The different ways of recording information about the natural world is the central issue about this project.


Collecting information about the natural worlde

In the UK there has been a long tradition of biological recording. Already in 1850 there were enough Botanical Records for the whole UK. It is estimated that there are tens of millions of records in the country from fungi and lichens to birds and higher plants.

Naturalist record their information about the natural world in several ways: from cards, diaries, spreadsheets to more sofisticated sofwares. An example of hese are Mapmate and Recorder.
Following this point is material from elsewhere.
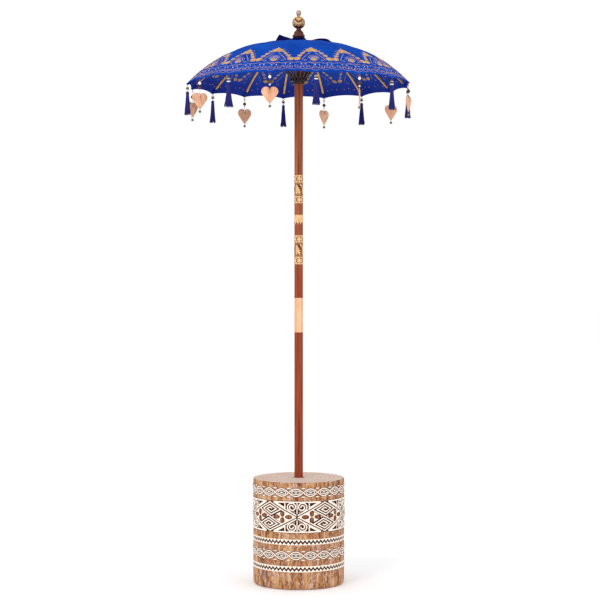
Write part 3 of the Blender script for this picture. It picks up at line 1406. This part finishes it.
# Beads from the top: diameter, height, place, material and shape
HEART_BEADS = ((13, 13, -17, 0, "lozenge"), (15, 15, -35.5, 1, "round"), (8, 7, -49, 0, "round"),
               (12.5, 11, HEART_TOP + LOWER_HOLE - 2 * SMALL_LOOP_R - 6, 2, "round"))
TASSEL_BEADS = ((16, 7.5, -15.6, 0, "round"), (18, 3.6, -21.4, 1, "round"),
                (16, 6, -26.4, 2, "round"))


def eye_of(k):
    """The hole in rib k's tip, where its drop hangs, in millimetres."""
    a = math.radians(rib_angle(k))
    slope = DOME_H * DOME_POWER / RIM_R * (EYE_R / RIM_R) ** (DOME_POWER - 1)
    top = dome_z(EYE_R) - CLOTH_T - CLOTH_GAP - slope * math.tan(HALF) * 4
    return (EYE_R * math.cos(a), EYE_R * math.sin(a), top - 3.6)


def heart_outline():
    lobe = HEART_W / 4 + 2
    side, low = HEART_W / 2 - lobe, -HEART_H
    right = arc((side, -lobe), lobe, 125, -38, 14)
    straight = [(right[-1][0] + (3 - right[-1][0]) * t / 8 + 1.4 * math.sin(math.pi * t / 8),
                 right[-1][1] + (low + 1 - right[-1][1]) * t / 8) for t in range(1, 9)]
    half = [(0, NOTCH_DROP)] + right + straight + [(0, low)]
    return half + [(-x, y) for x, y in half[-2:0:-1]]


def heart_shell():
    """A pillowed wooden heart, standing in the XZ plane with its lobes' tops at height 0."""
    outline = heart_outline()
    n, middle, half_t = len(outline), (0, -30), HEART_T / 2 - 0.4
    shell = Shell()
    rounds = ((1.0, 0.55), (0.965, 0.86), (0.93, 1.0), (0.8, 1.08), (0.6, 1.14), (0.35, 1.17))
    points = []
    for sign in (1, -1):
        for scale, depth in rounds:
            for x, z in outline:
                points.append(((middle[0] + (x - middle[0]) * scale) * MM,
                               sign * depth * half_t * MM,
                               (middle[1] + (z - middle[1]) * scale) * MM))
    rows = len(rounds)
    faces = []
    for face in (0, 1):
        for i in range(rows - 1):
            for j in range(n):
                k = (j + 1) % n
                a = (face * rows + i) * n
                faces.append((a + j, a + k, a + n + k, a + n + j))
        centre = len(points)
        points.append((0, (1, -1)[face] * 1.18 * half_t * MM, middle[1] * MM))
        last = (face * rows + rows - 1) * n
        faces += [(last + j, last + (j + 1) % n, centre) for j in range(n)]
    faces += [(j, (j + 1) % n, rows * n + (j + 1) % n, rows * n + j) for j in range(n)]
    shell.add(points, faces)
    return shell


def bead(shell, centre, d, h, z, kind, shape):
    """A turned bead with a hole through it: round, or a lozenge with a sharp waist."""
    hole, r = CORD_R + 0.3, d / 2
    if shape == "round":
        outer = [(math.cos(math.radians(t)) ** 0.8 * r, math.sin(math.radians(t)) * h / 2)
                 for t in range(-75, 76, 15)]
    else:
        outer = [(r * 0.42, -h / 2), (r * 0.62, -h * 0.4), (r * 0.96, -h * 0.06), (r, 0),
                 (r * 0.96, h * 0.06), (r * 0.62, h * 0.4), (r * 0.42, h / 2)]
    outline = [(hole, outer[0][1])] + outer + [(hole, outer[-1][1])]
    spun(shell, outline, kind, 24, (centre[0], centre[1], centre[2] + z))


def make_beads(name, body, centre, beads, materials):
    shell = Shell()
    for d, h, z, kind, shape in beads:
        bead(shell, centre, d, h, z, kind, shape)
    return shell.piece(name, body, "gilt_bamboo", materials, crease=50)


def wire_ring(shell, centre, radius, z, direction):
    """A ring of wire in the upright plane that faces the given direction, in degrees."""
    a = math.radians(direction)
    path = [((centre[0] - radius * math.sin(t) * math.sin(a)) * MM,
             (centre[1] + radius * math.sin(t) * math.cos(a)) * MM,
             (centre[2] + z + radius * math.cos(t)) * MM)
            for t in (TAU * i / 32 for i in range(32))]
    tube(shell, path, WIRE_R * MM, looped=True)


def hanging_cord(name, k, centre, top, bottom, holds):
    """The twisted cord from a rib's ring to its heart or tassel."""
    shell = Shell()
    n = 28
    path = [(centre[0] * MM, centre[1] * MM, (centre[2] + top + (bottom - top) * i / n) * MM)
            for i in range(n + 1)]
    rings = []
    for i, p in enumerate(path):
        ring = []
        for j in range(10):
            a = TAU * j / 10
            r = CORD_R * MM * (1 + 0.10 * math.cos(2 * a + i * 0.9))
            ring.append((p[0] + r * math.cos(a), p[1] + r * math.sin(a), p[2]))
        rings.append(ring)
    shell.loft(rings)
    body = f"{holds}_{k}"
    piece = shell.piece(name, body, "thread", [CORD])
    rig.replaces(piece, body)
    return piece, path


def make_heart_drop(k):
    body, centre = f"heart_drop_{k}", eye_of(k)
    heart = heart_shell().piece(f"heart_{k}", body, "heart_wood", [HEART], crease=50)
    turn = HEART_TURNS[k // 2 - 1]
    heart.data.transform(Matrix.Translation(Vector(centre) * MM + Vector((0, 0, HEART_TOP * MM)))
                         @ Matrix.Rotation(math.radians(turn), 4, "Z"))
    trim = make_beads(f"heart_beads_{k}", body, centre, HEART_BEADS, [PEARL, NUT, ASH])
    wires = Shell()
    wire_ring(wires, centre, RING_R, -RING_R, rib_angle(k))
    loop_z = HEART_TOP + UPPER_HOLE + LOOP_R
    wire_ring(wires, centre, LOOP_R, loop_z, turn)
    foot_z = HEART_TOP + LOWER_HOLE - SMALL_LOOP_R
    wire_ring(wires, centre, SMALL_LOOP_R, foot_z, turn)
    stem = [(centre[0] * MM, centre[1] * MM, (centre[2] + foot_z - SMALL_LOOP_R - 11 * i / 4) * MM)
            for i in range(5)]
    tube(wires, stem, WIRE_R * MM)
    metal = wires.piece(f"heart_wires_{k}", body, "gilt_bamboo", [WIRE])
    foot = loop_z + LOOP_R - 0.6
    line, path = hanging_cord(f"heart_cord_{k}", k, centre, -9.6, foot, "heart_drop")
    for piece in (heart, trim, metal):
        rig.replaces(piece, body)
    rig.cord(line, exit=path[0], length=(-9.6 - foot) * MM, diameter=2 * CORD_R * MM,
            far_end="object", stiffness="limp", lay="hanging", path=path)


THREAD_R, INNER_THREAD_R = 0.00085, 0.00100   # in metres
BINDING_R = 0.95                              # in millimetres
# How much wider than the usual skirt the hem of some tassels has spread
SPREAD = {11: 1.45, 13: 1.3, 3: 1.1, 15: 1.05}


def skirt_radius(down, flare=1.0):
    """The outside of a tassel's skirt, so far below its top."""
    profile = ((0, 4.6), (6, 6.2), (14, 7.0), (49, 9.5), (86, 12.2), (104, 13.3))
    flare = 1 + (flare - 1) * (down / TASSEL_LEN) ** 1.4
    for (a, ra), (b, rb) in zip(profile, profile[1:]):
        if down <= b:
            return flare * (ra + (rb - ra) * (down - a) / (b - a))
    return flare * profile[-1][1]


def make_tassel(k):
    body, centre = f"tassel_{k}", eye_of(k)
    top = (centre[0], centre[1], centre[2] + SKIRT_TOP)
    threads, flare = Shell(), SPREAD.get(k, 1.0)
    rounds = ((34, 1.0), (26, 0.78), (16, 0.5))   # threads in a round, and how far out it is
    for count, inset in rounds:
        for i in range(count):
            a = TAU * (i + 0.5 * draw.random()) / count
            long = TASSEL_LEN - 1 - 9 * draw.random()
            lift = 2.4 * draw.random() ** 2
            sway, phase = 0.5 * draw.random(), TAU * draw.random()
            path = []
            for j in range(10):
                down = long * j / 9
                r = (skirt_radius(down, flare) - 1.0) * inset + lift * (j / 9) ** 4
                b = a + 0.10 * math.sin(phase + j * 0.7) * (0.4 + down / TASSEL_LEN)
                path.append(polar(top, r + sway * math.sin(phase + j), b, -down))
            thick = THREAD_R if inset == 1.0 else INNER_THREAD_R
            tube(threads, path, [thick * (0.75 if j == 9 else 1) for j in range(10)], 0, 5)
    core = [(0.01, 0.5), (3.2, 0), (4.4, -6), (5.0, -14), (6.4, -49), (8.0, -86), (8.6, -95),
            (0.01, -96)]
    threads.loft(turned(core, 20, lambda a, z: 0.5 * math.sin(10 * a), top), 1)
    skirt = threads.piece(f"tassel_skirt_{k}", body, "tassel_thread", [SILK, SILK_CORE], crease=60)
    binding = Shell()
    for i in range(5):
        down = 2.4 + i * 1.7         # five turns of thread, one under the other
        r = skirt_radius(down) + 0.2
        path = [polar(top, r, TAU * j / 28, -down) for j in range(28)]
        tube(binding, path, BINDING_R * MM, 0, 6, True)
    neck = binding.piece(f"tassel_binding_{k}", body, "tassel_thread", [SILK])
    trim = make_beads(f"tassel_beads_{k}", body, centre, TASSEL_BEADS, [BONE, NUT, PEARL])
    wires = Shell()
    wire_ring(wires, centre, RING_R, -RING_R, rib_angle(k))
    metal = wires.piece(f"tassel_wire_{k}", body, "gilt_bamboo", [WIRE])
    hanging_cord(f"tassel_cord_{k}", k, centre, -9.6, SKIRT_TOP - 1, "tassel")
    for piece in (skirt, neck, trim, metal):
        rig.replaces(piece, body)


def make_drops():
    for k in range(1, RIBS + 1):
        if k % 2:
            make_tassel(k)
        else:
            make_heart_drop(k)


# ---------------------------------------------------------------- the frame's own pieces

def dress_frame():
    finish = {"base_drum": DRUM_WOOD, "lower_pole": POLE_WOOD, "upper_pole": POLE_WOOD,
              "ferrule": FERRULE, "top_notch": DARK_WOOD, "runner": DARK_WOOD,
              "spring_latch": LATCH, "notch_thread": CORD, "runner_thread": CORD}
    for k in range(1, RIBS + 1):
        finish[f"rib_{k}"], finish[f"stretcher_{k}"] = RIB_GILT, STRUT_GILT
    for name, material in finish.items():
        for slot in frame["nodes"][name].material_slots:
            slot.material = material


make_camera()
make_studio()
dress_frame()
make_drum()
make_bands()
make_canopy()
make_crown_cap()
make_crown_tie()
make_finial()
make_drops()

with open("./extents.json", "w") as sizes:
    json.dump({"cad": [list(c) for c in cad_box], "visual": [list(c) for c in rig.bounds()]}, sizes)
Mapmate is a software package that was developed by a private organization, Teknica, for gathering and managing biological data. It is becoming more widely used by many different conservation organizations, even to those that were part of the original NBN consortium, such as RSPB and BSBI. It is also especially popular with a range of individuals and local and national natural history societies, which together produce important biological recording data for conservation policy use. Its main strength lies in its attempt to incorporate consideration of the particularities of locally based user data collection practices and especially user expectations in terms of data representation and use. These issues were factored into the design of the software package. This design has been successful and is presently considered as meeting the needs of a substantial component of the biological recording community in the UK. Mapmate is perceived, by the promoters of the NBN and Recorder 2002, as an alternative but competing model for data production, organisation and representation.
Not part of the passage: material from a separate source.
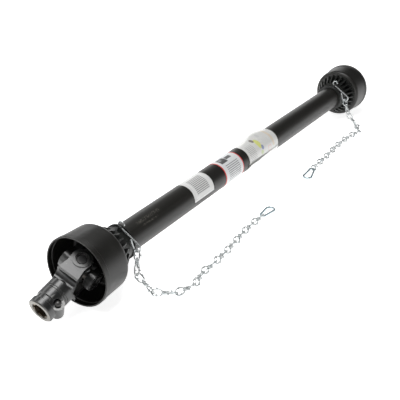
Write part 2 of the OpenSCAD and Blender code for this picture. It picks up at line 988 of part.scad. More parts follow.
// Body of the snap hook in the XY plane, the eye's outer wire at the origin
module snap_body() {
    difference() {
        union() {
            translate([snap_eye, 0, 0])
                wire_bend(snap_eye, snap_wire, 90 + snap_slope, 180 - 2 * snap_slope);
            translate([snap_eye + snap_span, 0, 0])
                wire_bend(snap_end, snap_wire, -90 - snap_slope, 180 + 2 * snap_slope);
            snap_bar(1, wire_lap, snap_side - wire_lap, snap_wire);
            snap_bar(-1, wire_lap, snap_pivot + 1.7, snap_wire);
            snap_bar(-1, 33.4, snap_side - wire_lap, snap_wire);
        }
        translate([snap_eye, 0, 0])
            rotate([0, 0, -snap_slope])
                translate([snap_pivot, -snap_eye, 0]) {
                    translate([-3.2, -5, -1.05])
                        cube([10, 10, 2.1]);
                    cylinder(h = 20, r = 0.85, center = true, $fn = 32);
                }
    }
}

// Sprung gate of the snap hook, with its tongue and rivet
module snap_gate() {
    snap_bar(-1, snap_pivot + 3, 33.1, snap_wire - 0.4);
    translate([snap_eye, 0, 0])
        rotate([0, 0, -snap_slope])
            translate([snap_pivot, -snap_eye, 0]) {
                linear_extrude(height = 2, center = true) {
                    circle(r = 2, $fn = 32);
                    translate([0, -2])
                        square([5, 4]);
                }
                cylinder(h = snap_wire + 0.8, r = 0.8, center = true, $fn = 32);
            }
}

// Frame of a snap hook at the end of a chain
module snap_frame(links, first, yaw) {
    last = links[len(links) - 1];
    translate(chain_end(links, first) - ((chain_wire + snap_wire) / 2 + snap_play) * heading(last))
        rotate([0, 0, yaw])
            rotate([0, -snap_pitch, 0])
                children();
}

// Sector of a thin ring round the guard tube, from angle a0 over angle a
module ring_sector(x0, x1, inside, outside, a0, a) {
    rotate([a0 + 90, 0, 0])
        round_x(a)
            translate([inside, x0])
                square([outside - inside, x1 - x0]);
}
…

Recorder, on the other hand, is a software that has been developed by the Join Nature Conservancy Council (JNCC) and was designed following the data model of the National Biodiversity Network to feed into it. It has been designed taking into consideration the needs of different organisations, mainly the NBN partners. It is mainly used to collate data and to manage large databases.
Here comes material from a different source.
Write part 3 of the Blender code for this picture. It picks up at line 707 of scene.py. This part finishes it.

The Social Life of Databases

The most important group involved in biological recording in the UK is the community of about 100,000 active volunteer naturalists, specialising in a wide range of plant and animal taxa. Such individuals, and the natural history societies they are often members of, are largely ‘data gatherers’, but also ‘data users’. It is widely acknowledged that this amateur naturalist community forms the backbone of the UK biodiversity recording network and policy-makers are beginning to recognise the significance of volunteer naturalist participation in terms of knowledge production as contributing to conservation policy. Whilst the harnessing of this repository of biodiversity knowledge by policy bodies is proving to be a fruitful exercise, it is not without its complexities (Ellis and Waterton 2004). Of particular significance to the proposed research are the choices made by different parts of the aforementioned communities regarding the contribution and use of data to and from the two very different databases. Choices as to whether, or not, to align one’s recording effort to one or another database have, in effect, serious implications for the viability and robustness of databases as a basis for policy action.

Both databases are dependent upon active participation of the networks of naturalists observing nature on a regular basis in the UK. But as demonstrated by a growing literature on public participation and engagement in science and policy, the dynamics of participation and enrolment may often be fraught with misaligned expectations and assumptions on the part of both the enrollers of participation and participants (Bartlett 2000, Cooke & Kothari 2001, Cornwall and Gaventa 2001, Ellis & Waterton 2004, Goodwin 1998). As such, emerging forms of participation and specifically data production, exchange
and use, may take unanticipated directions.

This appears from preliminary evidence to be occurring within the UK as a significant portion of the UK amateur naturalist community are placing their data and their trust in alternative participatory networks to the officially endorsed NBN – such as Mapmate.